Frank Vasquez
Frank Vasquez is a published technical author and frequent speaker at open source software conferences including the Yocto Project Summit, FOSDEM, Open Source Summit, All Systems Go! and the Linux Plumbers Conference. He has nearly 20 years of experience designing and building Linux systems. During that time, Frank has shipped numerous products including a rackmount DSP audio server, a diver-held sonar camcorder, an IoT hotspot, a home battery, and a grid-scale energy storage system.
Session
Immutable, image-based Linux has gone mainstream — on Fedora. Nearly every atomic distro descends from the RPM/ostree lineage.
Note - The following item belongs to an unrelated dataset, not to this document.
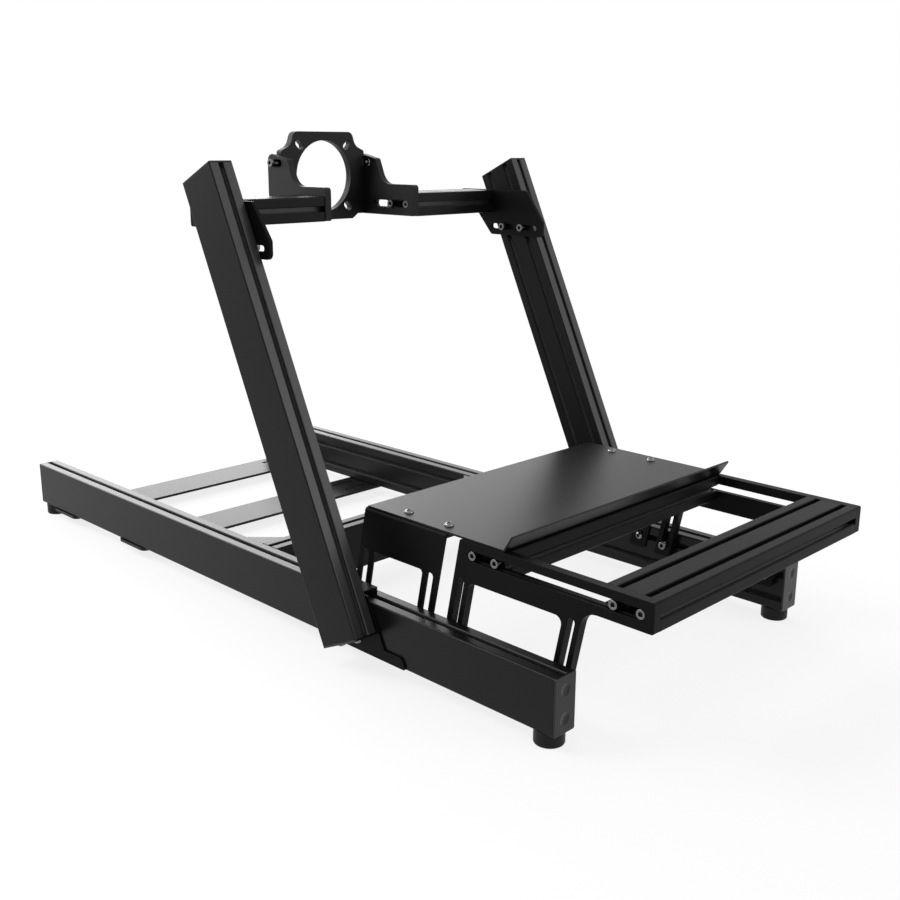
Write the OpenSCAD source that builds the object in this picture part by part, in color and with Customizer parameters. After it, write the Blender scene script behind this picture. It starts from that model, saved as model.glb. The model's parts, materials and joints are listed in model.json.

Debian is conspicuously rare, with really only Vanilla OS and Endless OS to its name. There's a reason, and it's apt: Debian's package manager expects a writable root filesystem, so the moment you seal the rootfs, the native way to install and update software stops working. That's the wall every immutable Debian hits, and most climb it with Flatpak or containers. This talk takes a different route — Nix. Nix keeps everything in a self-contained, content-addressed /nix/store, so it never needs a writable rootfs. The base is built once with mkosi and frozen (apt isn't even installed) and Nix manages everything that changes after that, reproducibly. The result is an immutable Debian rootfs with the entire Nix package ecosystem available on top.